WHAT TO WORK ON => Your task is to copy every line of this material exactly.

DATASET EXTRACT =>
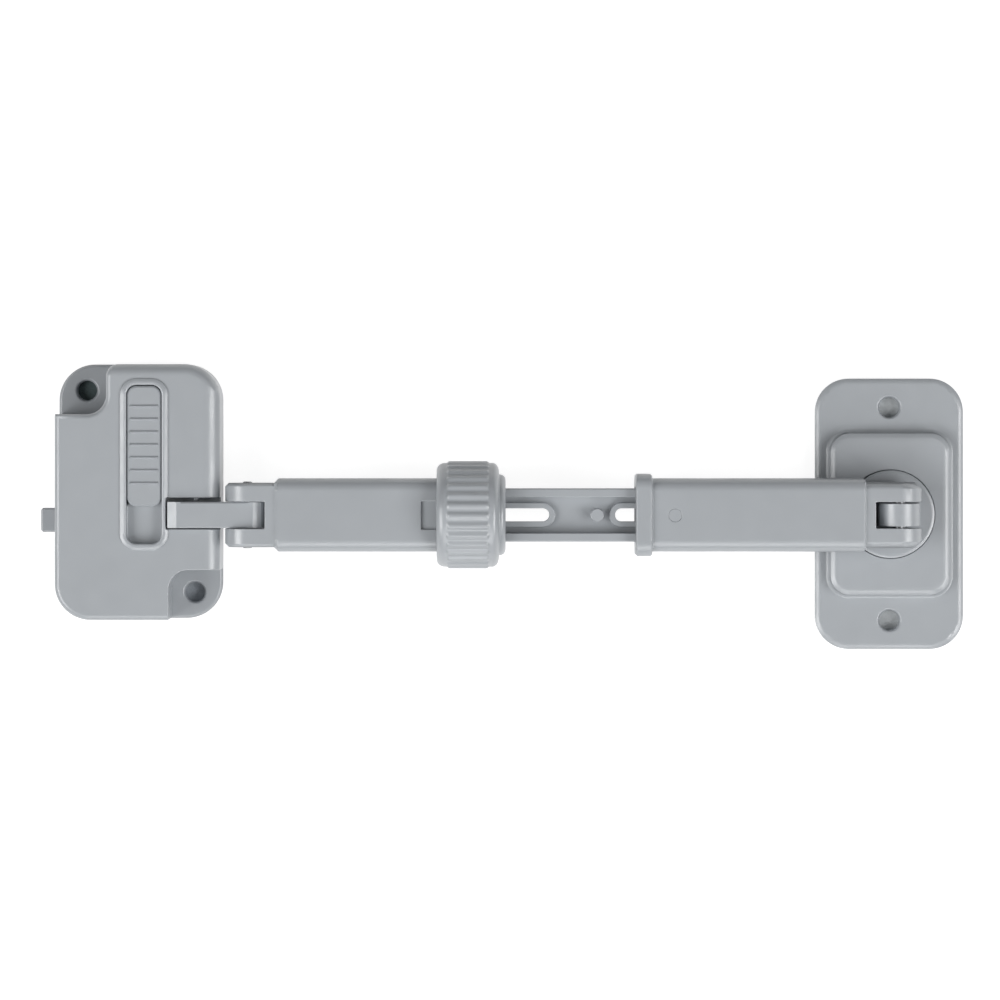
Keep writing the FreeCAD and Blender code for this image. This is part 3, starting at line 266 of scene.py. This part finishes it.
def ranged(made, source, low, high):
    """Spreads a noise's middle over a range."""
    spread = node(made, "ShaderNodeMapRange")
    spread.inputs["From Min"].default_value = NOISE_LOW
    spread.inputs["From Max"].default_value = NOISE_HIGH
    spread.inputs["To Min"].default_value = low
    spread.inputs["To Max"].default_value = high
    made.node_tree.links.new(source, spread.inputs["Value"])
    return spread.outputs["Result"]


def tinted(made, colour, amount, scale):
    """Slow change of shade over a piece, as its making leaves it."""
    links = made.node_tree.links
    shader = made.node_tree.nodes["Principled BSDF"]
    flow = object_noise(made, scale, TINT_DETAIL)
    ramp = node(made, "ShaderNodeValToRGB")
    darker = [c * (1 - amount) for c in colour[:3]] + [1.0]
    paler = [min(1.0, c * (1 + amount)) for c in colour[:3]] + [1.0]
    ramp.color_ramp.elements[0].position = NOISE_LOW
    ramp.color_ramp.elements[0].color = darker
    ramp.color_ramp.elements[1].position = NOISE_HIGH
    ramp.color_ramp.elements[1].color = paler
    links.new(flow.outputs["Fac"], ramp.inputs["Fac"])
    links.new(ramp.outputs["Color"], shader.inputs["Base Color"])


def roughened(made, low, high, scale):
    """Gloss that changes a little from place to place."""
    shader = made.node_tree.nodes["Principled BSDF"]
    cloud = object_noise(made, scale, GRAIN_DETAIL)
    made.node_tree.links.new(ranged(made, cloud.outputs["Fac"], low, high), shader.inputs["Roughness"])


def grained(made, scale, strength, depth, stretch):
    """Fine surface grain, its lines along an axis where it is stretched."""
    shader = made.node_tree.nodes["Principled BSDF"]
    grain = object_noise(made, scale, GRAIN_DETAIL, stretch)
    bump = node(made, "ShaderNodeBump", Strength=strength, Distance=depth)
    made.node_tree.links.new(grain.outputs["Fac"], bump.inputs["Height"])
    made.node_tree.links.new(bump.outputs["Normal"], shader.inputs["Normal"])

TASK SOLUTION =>
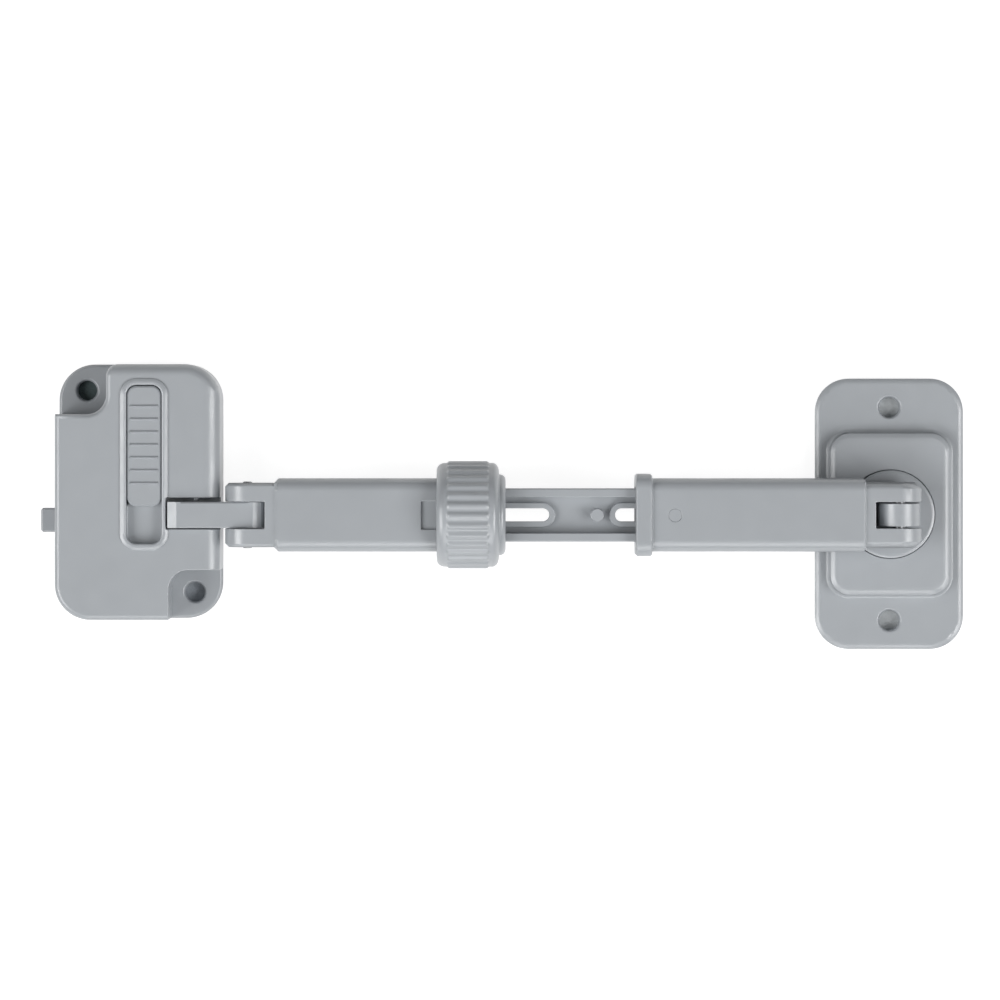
Keep writing the FreeCAD and Blender code for this image. This is part 3, starting at line 266 of scene.py. This part finishes it.
def ranged(made, source, low, high):
    """Spreads a noise's middle over a range."""
    spread = node(made, "ShaderNodeMapRange")
    spread.inputs["From Min"].default_value = NOISE_LOW
    spread.inputs["From Max"].default_value = NOISE_HIGH
    spread.inputs["To Min"].default_value = low
    spread.inputs["To Max"].default_value = high
    made.node_tree.links.new(source, spread.inputs["Value"])
    return spread.outputs["Result"]


def tinted(made, colour, amount, scale):
    """Slow change of shade over a piece, as its making leaves it."""
    links = made.node_tree.links
    shader = made.node_tree.nodes["Principled BSDF"]
    flow = object_noise(made, scale, TINT_DETAIL)
    ramp = node(made, "ShaderNodeValToRGB")
    darker = [c * (1 - amount) for c in colour[:3]] + [1.0]
    paler = [min(1.0, c * (1 + amount)) for c in colour[:3]] + [1.0]
    ramp.color_ramp.elements[0].position = NOISE_LOW
    ramp.color_ramp.elements[0].color = darker
    ramp.color_ramp.elements[1].position = NOISE_HIGH
    ramp.color_ramp.elements[1].color = paler
    links.new(flow.outputs["Fac"], ramp.inputs["Fac"])
    links.new(ramp.outputs["Color"], shader.inputs["Base Color"])


def roughened(made, low, high, scale):
    """Gloss that changes a little from place to place."""
    shader = made.node_tree.nodes["Principled BSDF"]
    cloud = object_noise(made, scale, GRAIN_DETAIL)
    made.node_tree.links.new(ranged(made, cloud.outputs["Fac"], low, high), shader.inputs["Roughness"])


def grained(made, scale, strength, depth, stretch):
    """Fine surface grain, its lines along an axis where it is stretched."""
    shader = made.node_tree.nodes["Principled BSDF"]
    grain = object_noise(made, scale, GRAIN_DETAIL, stretch)
    bump = node(made, "ShaderNodeBump", Strength=strength, Distance=depth)
    made.node_tree.links.new(grain.outputs["Fac"], bump.inputs["Height"])
    made.node_tree.links.new(bump.outputs["Normal"], shader.inputs["Normal"])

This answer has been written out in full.